┌─ DATA FOR PROCESSING
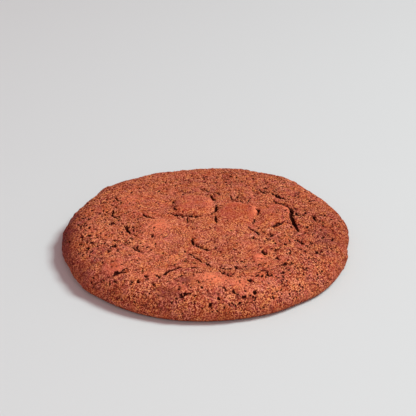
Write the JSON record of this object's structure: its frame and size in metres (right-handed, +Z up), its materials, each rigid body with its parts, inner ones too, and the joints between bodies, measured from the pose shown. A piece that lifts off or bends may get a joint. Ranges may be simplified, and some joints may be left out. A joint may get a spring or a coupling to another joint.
{
  "type": "chocolate cookie",
  "caption": "Round soft-baked chocolate cookie with a rolled rim, a cracked and pitted top with chocolate chunks swelling under the crust, and a flat underside to lie on.",
  "frame": {"origin": "middle of the cookie's box in plan, at the flat underside", "axes": "+Z up through the thickness, +X to the right and +Y to the back as the picture shows it"},
  "size_m": [0.1006, 0.102, 0.0129],
  "materials": {
    "baked_crust": "matte baked chocolate dough, cracked and pitted"
  },
  "bodies": {
    "root": {"cookie": "baked_crust"}
  },
  "joints": []
}
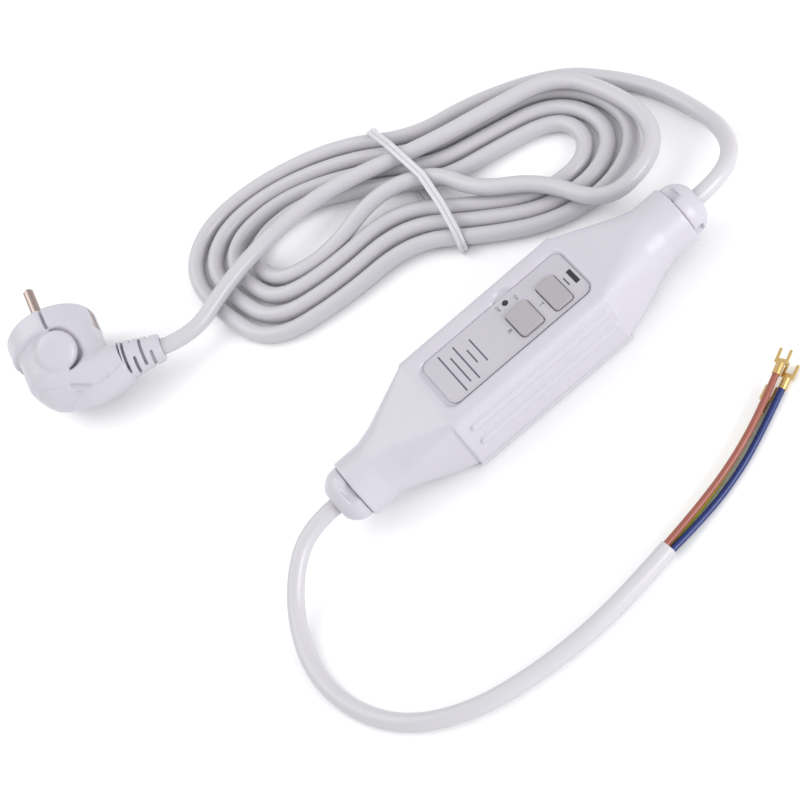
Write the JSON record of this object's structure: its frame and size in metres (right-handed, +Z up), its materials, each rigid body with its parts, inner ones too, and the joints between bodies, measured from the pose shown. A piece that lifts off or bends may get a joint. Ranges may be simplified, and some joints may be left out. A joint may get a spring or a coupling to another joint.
{
  "type": "rcd power cord",
  "caption": "Mains lead with an in-line residual current device: a tapered white housing with test and reset buttons, a tied hank of cord to an angled earthed plug, and a pigtail with fork ends",
  "frame": {"origin": "middle of the underside of the housing", "axes": "X along the housing toward the supply cord, Y away from the viewer, Z up"},
  "size_m": [0.3005, 0.3117, 0.0416],
  "materials": {
    "housing_white": "fine satin",
    "button_grey": "satin",
    "window_black": "polished",
    "cord_white": "soft satin sheath",
    "tie_white": "smooth",
    "core_brown_skin": "smooth",
    "core_blue_skin": "smooth",
    "core_earth_skin": "smooth, green and yellow",
    "brass": "drawn",
    "nickel": "nickel plated",
    "steel": "zinc plated",
    "copper": "enamelled wire",
    "ferrite": "dull",
    "board_green": "solder mask",
    "inner_plastic": "moulded",
    "flag_red": "smooth",
    "seal_rubber": "dull",
    "lamp_clear": "clear tinted",
    "varistor_blue": "coated",
    "capacitor_yellow": "moulded"
  },
  "bodies": {
    "housing": {"upper_housing": "housing_white", "lower_cover": "housing_white", "gland_cap_supply": "housing_white", "gland_cap_load": "housing_white", "fascia_panel": "housing_white", "cord_clamps": "housing_white", "plug_body": "housing_white", "plug_strain_relief": "housing_white", "housing_gasket": "seal_rubber", "gland_seals": "seal_rubber", "cover_screws": "steel", "clamp_screws": "steel", "board_screws": "steel", "gland_cord_ends": "cord_white", "test_spring": "steel", "reset_spring": "steel", "lamp_window": "window_black", "indicator_window": "window_black", "status_lamp": "lamp_clear", "circuit_board": "board_green", "supply_terminals": "brass", "load_terminals": "brass", "sensing_core": "ferrite", "sensing_winding": "copper", "solenoid_coil": "copper", "solenoid_yoke": "steel", "plunger_spring": "steel", "contact_frame": "inner_plastic", "fixed_contacts": "brass", "test_contacts": "brass", "varistor": "varistor_blue", "capacitor": "capacitor_yellow", "control_chip": "inner_plastic", "live_leads": "core_brown_skin", "neutral_leads": "core_blue_skin", "earth_lead": "core_earth_skin", "supply_cord_body_end": "cord_white", "supply_cord_hank": "cord_white", "hank_tie": "tie_white", "supply_cord_plug_end": "cord_white", "load_cord": "cord_white", "core_brown": "core_brown_skin", "core_blue": "core_blue_skin", "core_earth": "core_earth_skin", "fork_brown": "brass", "fork_blue": "brass", "fork_earth": "brass", "plug_pins": "nickel", "plug_pin_carrier": "inner_plastic", "plug_earth_contacts": "nickel"},
    "test_button": {"test_button": "button_grey"},
    "reset_button": {"reset_button": "button_grey"},
    "carriage": {"contact_carriage": "inner_plastic", "moving_contacts": "brass", "status_flag": "flag_red"},
    "plunger": {"trip_plunger": "steel"}
  },
  "joints": [
    {"name": "test_press", "type": "slide", "parent": "housing", "child": "test_button", "axis": [0, 0, -1], "range_m": [0, 0.0012], "stiffness_N_per_m": 250, "springref_m": -0.003, "deforming": ["test_spring"]},
    {"name": "reset_press", "type": "slide", "parent": "housing", "child": "reset_button", "axis": [0, 0, -1], "range_m": [0, 0.0018], "stiffness_N_per_m": 300, "springref_m": -0.003, "deforming": ["reset_spring"]},
    {"name": "contact_close", "type": "slide", "parent": "housing", "child": "carriage", "axis": [0, 0, 1], "range_m": [0, 0.0015]},
    {"name": "plunger_pull", "type": "slide", "parent": "housing", "child": "plunger", "axis": [0, 0, -1], "range_m": [0, 0.0025], "stiffness_N_per_m": 120, "springref_m": -0.003, "deforming": ["plunger_spring"]}
  ]
}
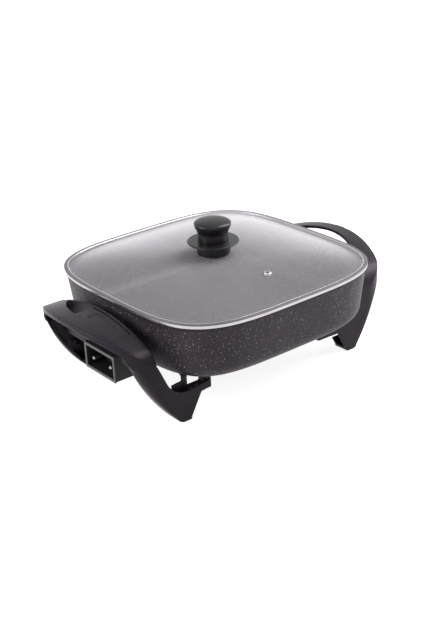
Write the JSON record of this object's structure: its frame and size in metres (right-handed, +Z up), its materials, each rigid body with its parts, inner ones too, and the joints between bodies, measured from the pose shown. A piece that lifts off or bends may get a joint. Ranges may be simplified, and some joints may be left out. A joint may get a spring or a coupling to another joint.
{
  "type": "electric skillet",
  "caption": "Square electric skillet: a deep coated pan on two arched handles with legs, a plug inlet under one handle and a loose domed glass lid with a knob.",
  "frame": {"origin": "on the table under the centre of the pan", "axes": "+X towards the plain handle and -X towards the handle with the inlet, +Y across, +Z up"},
  "size_m": [0.439, 0.3198, 0.186],
  "materials": {
    "pan_coating": "satin",
    "element_sheath": "satin",
    "plated_pin": "polished",
    "ceramic": "matte",
    "well_metal": "satin",
    "inlet_plastic": "matte",
    "inlet_frame_grey": "satin",
    "handle_plastic": "satin",
    "lid_glass": "gloss",
    "lid_steel": "polished",
    "silicone": "matte",
    "knob_plastic": "satin",
    "screw_steel": "satin",
    "foot_rubber": "matte"
  },
  "bodies": {
    "base": {"pan": "pan_coating", "heating_element": "element_sheath", "terminal_pin_near": "plated_pin", "terminal_pin_far": "plated_pin", "terminal_bead_near": "ceramic", "terminal_bead_far": "ceramic", "thermostat_well": "well_metal", "inlet_shroud": "inlet_plastic", "inlet_frame": "inlet_frame_grey", "inlet_cover": "handle_plastic", "handle_left": "handle_plastic", "handle_right": "handle_plastic", "handle_screw_1": "screw_steel", "handle_screw_2": "screw_steel", "handle_screw_3": "screw_steel", "handle_screw_4": "screw_steel", "foot_pad_1": "foot_rubber", "foot_pad_2": "foot_rubber", "foot_pad_3": "foot_rubber", "foot_pad_4": "foot_rubber"},
    "lid": {"lid_glass": "lid_glass", "lid_rim": "lid_steel", "knob_gasket": "silicone", "knob_base": "knob_plastic", "knob_guard": "knob_plastic", "knob_head": "knob_plastic", "knob_washer": "screw_steel", "knob_screw": "screw_steel", "vent_eyelet": "lid_steel"}
  },
  "joints": [
    {"name": "lid_lift", "type": "slide", "parent": "base", "child": "lid", "axis": [0, 0, 1], "range_m": [0, 0.15]}
  ]
}
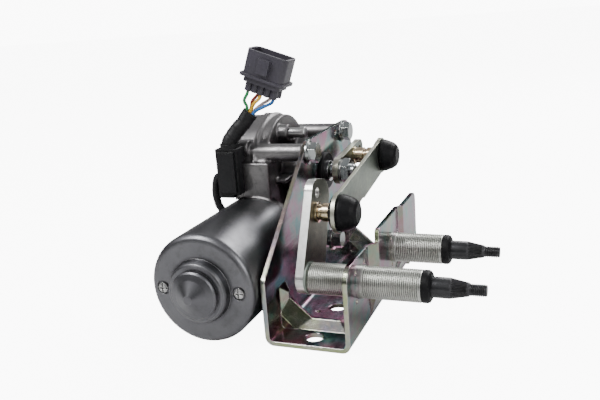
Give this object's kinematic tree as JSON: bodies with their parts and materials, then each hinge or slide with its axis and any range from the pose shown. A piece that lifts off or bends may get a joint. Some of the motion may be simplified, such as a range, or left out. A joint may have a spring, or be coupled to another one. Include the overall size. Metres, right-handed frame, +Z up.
└─
## DIRECTIONS FOR THIS TASK
Your task is to reproduce all of the records exactly.

## ANSWER TO THIS TASK
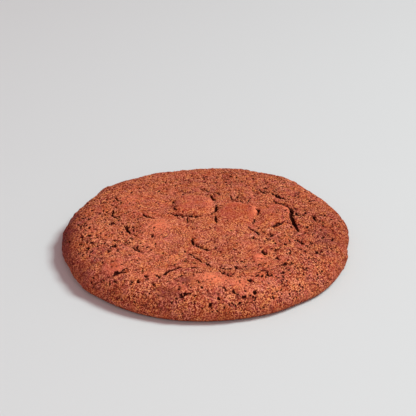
Write the JSON record of this object's structure: its frame and size in metres (right-handed, +Z up), its materials, each rigid body with its parts, inner ones too, and the joints between bodies, measured from the pose shown. A piece that lifts off or bends may get a joint. Ranges may be simplified, and some joints may be left out. A joint may get a spring or a coupling to another joint.
{
  "type": "chocolate cookie",
  "caption": "Round soft-baked chocolate cookie with a rolled rim, a cracked and pitted top with chocolate chunks swelling under the crust, and a flat underside to lie on.",
  "frame": {"origin": "middle of the cookie's box in plan, at the flat underside", "axes": "+Z up through the thickness, +X to the right and +Y to the back as the picture shows it"},
  "size_m": [0.1006, 0.102, 0.0129],
  "materials": {
    "baked_crust": "matte baked chocolate dough, cracked and pitted"
  },
  "bodies": {
    "root": {"cookie": "baked_crust"}
  },
  "joints": []
}
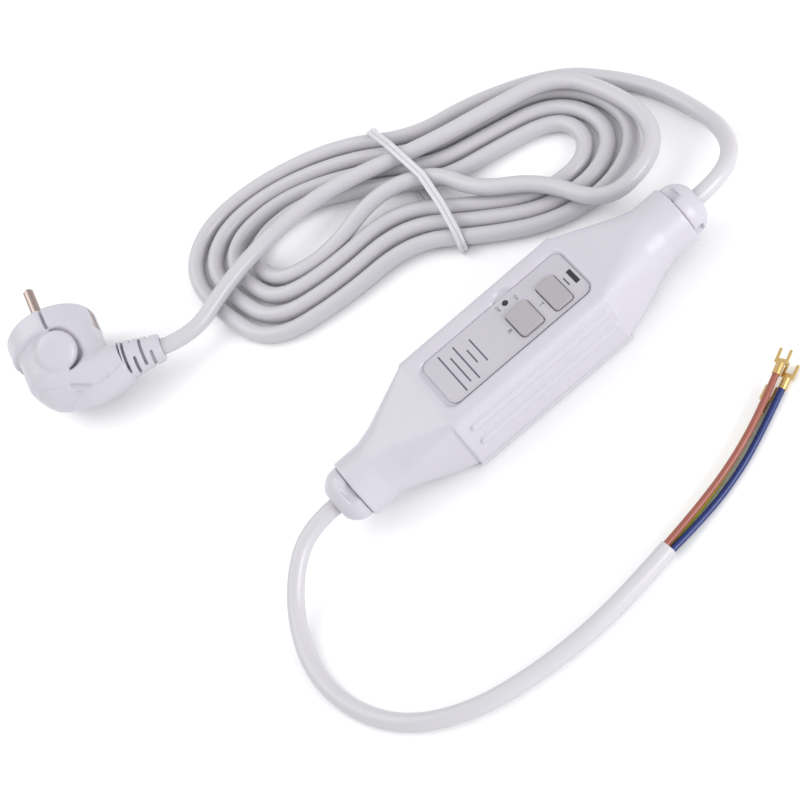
Write the JSON record of this object's structure: its frame and size in metres (right-handed, +Z up), its materials, each rigid body with its parts, inner ones too, and the joints between bodies, measured from the pose shown. A piece that lifts off or bends may get a joint. Ranges may be simplified, and some joints may be left out. A joint may get a spring or a coupling to another joint.
{
  "type": "rcd power cord",
  "caption": "Mains lead with an in-line residual current device: a tapered white housing with test and reset buttons, a tied hank of cord to an angled earthed plug, and a pigtail with fork ends",
  "frame": {"origin": "middle of the underside of the housing", "axes": "X along the housing toward the supply cord, Y away from the viewer, Z up"},
  "size_m": [0.3005, 0.3117, 0.0416],
  "materials": {
    "housing_white": "fine satin",
    "button_grey": "satin",
    "window_black": "polished",
    "cord_white": "soft satin sheath",
    "tie_white": "smooth",
    "core_brown_skin": "smooth",
    "core_blue_skin": "smooth",
    "core_earth_skin": "smooth, green and yellow",
    "brass": "drawn",
    "nickel": "nickel plated",
    "steel": "zinc plated",
    "copper": "enamelled wire",
    "ferrite": "dull",
    "board_green": "solder mask",
    "inner_plastic": "moulded",
    "flag_red": "smooth",
    "seal_rubber": "dull",
    "lamp_clear": "clear tinted",
    "varistor_blue": "coated",
    "capacitor_yellow": "moulded"
  },
  "bodies": {
    "housing": {"upper_housing": "housing_white", "lower_cover": "housing_white", "gland_cap_supply": "housing_white", "gland_cap_load": "housing_white", "fascia_panel": "housing_white", "cord_clamps": "housing_white", "plug_body": "housing_white", "plug_strain_relief": "housing_white", "housing_gasket": "seal_rubber", "gland_seals": "seal_rubber", "cover_screws": "steel", "clamp_screws": "steel", "board_screws": "steel", "gland_cord_ends": "cord_white", "test_spring": "steel", "reset_spring": "steel", "lamp_window": "window_black", "indicator_window": "window_black", "status_lamp": "lamp_clear", "circuit_board": "board_green", "supply_terminals": "brass", "load_terminals": "brass", "sensing_core": "ferrite", "sensing_winding": "copper", "solenoid_coil": "copper", "solenoid_yoke": "steel", "plunger_spring": "steel", "contact_frame": "inner_plastic", "fixed_contacts": "brass", "test_contacts": "brass", "varistor": "varistor_blue", "capacitor": "capacitor_yellow", "control_chip": "inner_plastic", "live_leads": "core_brown_skin", "neutral_leads": "core_blue_skin", "earth_lead": "core_earth_skin", "supply_cord_body_end": "cord_white", "supply_cord_hank": "cord_white", "hank_tie": "tie_white", "supply_cord_plug_end": "cord_white", "load_cord": "cord_white", "core_brown": "core_brown_skin", "core_blue": "core_blue_skin", "core_earth": "core_earth_skin", "fork_brown": "brass", "fork_blue": "brass", "fork_earth": "brass", "plug_pins": "nickel", "plug_pin_carrier": "inner_plastic", "plug_earth_contacts": "nickel"},
    "test_button": {"test_button": "button_grey"},
    "reset_button": {"reset_button": "button_grey"},
    "carriage": {"contact_carriage": "inner_plastic", "moving_contacts": "brass", "status_flag": "flag_red"},
    "plunger": {"trip_plunger": "steel"}
  },
  "joints": [
    {"name": "test_press", "type": "slide", "parent": "housing", "child": "test_button", "axis": [0, 0, -1], "range_m": [0, 0.0012], "stiffness_N_per_m": 250, "springref_m": -0.003, "deforming": ["test_spring"]},
    {"name": "reset_press", "type": "slide", "parent": "housing", "child": "reset_button", "axis": [0, 0, -1], "range_m": [0, 0.0018], "stiffness_N_per_m": 300, "springref_m": -0.003, "deforming": ["reset_spring"]},
    {"name": "contact_close", "type": "slide", "parent": "housing", "child": "carriage", "axis": [0, 0, 1], "range_m": [0, 0.0015]},
    {"name": "plunger_pull", "type": "slide", "parent": "housing", "child": "plunger", "axis": [0, 0, -1], "range_m": [0, 0.0025], "stiffness_N_per_m": 120, "springref_m": -0.003, "deforming": ["plunger_spring"]}
  ]
}
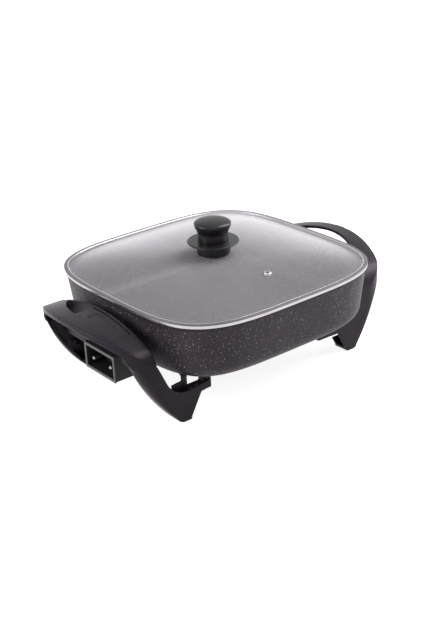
Write the JSON record of this object's structure: its frame and size in metres (right-handed, +Z up), its materials, each rigid body with its parts, inner ones too, and the joints between bodies, measured from the pose shown. A piece that lifts off or bends may get a joint. Ranges may be simplified, and some joints may be left out. A joint may get a spring or a coupling to another joint.
{
  "type": "electric skillet",
  "caption": "Square electric skillet: a deep coated pan on two arched handles with legs, a plug inlet under one handle and a loose domed glass lid with a knob.",
  "frame": {"origin": "on the table under the centre of the pan", "axes": "+X towards the plain handle and -X towards the handle with the inlet, +Y across, +Z up"},
  "size_m": [0.439, 0.3198, 0.186],
  "materials": {
    "pan_coating": "satin",
    "element_sheath": "satin",
    "plated_pin": "polished",
    "ceramic": "matte",
    "well_metal": "satin",
    "inlet_plastic": "matte",
    "inlet_frame_grey": "satin",
    "handle_plastic": "satin",
    "lid_glass": "gloss",
    "lid_steel": "polished",
    "silicone": "matte",
    "knob_plastic": "satin",
    "screw_steel": "satin",
    "foot_rubber": "matte"
  },
  "bodies": {
    "base": {"pan": "pan_coating", "heating_element": "element_sheath", "terminal_pin_near": "plated_pin", "terminal_pin_far": "plated_pin", "terminal_bead_near": "ceramic", "terminal_bead_far": "ceramic", "thermostat_well": "well_metal", "inlet_shroud": "inlet_plastic", "inlet_frame": "inlet_frame_grey", "inlet_cover": "handle_plastic", "handle_left": "handle_plastic", "handle_right": "handle_plastic", "handle_screw_1": "screw_steel", "handle_screw_2": "screw_steel", "handle_screw_3": "screw_steel", "handle_screw_4": "screw_steel", "foot_pad_1": "foot_rubber", "foot_pad_2": "foot_rubber", "foot_pad_3": "foot_rubber", "foot_pad_4": "foot_rubber"},
    "lid": {"lid_glass": "lid_glass", "lid_rim": "lid_steel", "knob_gasket": "silicone", "knob_base": "knob_plastic", "knob_guard": "knob_plastic", "knob_head": "knob_plastic", "knob_washer": "screw_steel", "knob_screw": "screw_steel", "vent_eyelet": "lid_steel"}
  },
  "joints": [
    {"name": "lid_lift", "type": "slide", "parent": "base", "child": "lid", "axis": [0, 0, 1], "range_m": [0, 0.15]}
  ]
}
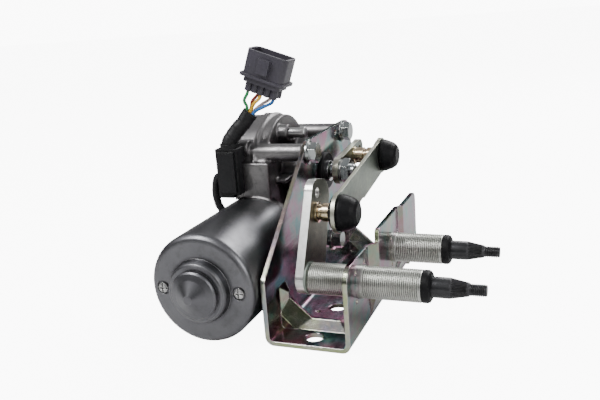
Give this object's kinematic tree as JSON: bodies with their parts and materials, then each hinge or slide with its axis and any range from the pose shown. A piece that lifts off or bends may get a joint. Some of the motion may be simplified, such as a range, or left out. A joint may have a spring, or be coupled to another one. Include the overall size. Metres, right-handed frame, +Z up.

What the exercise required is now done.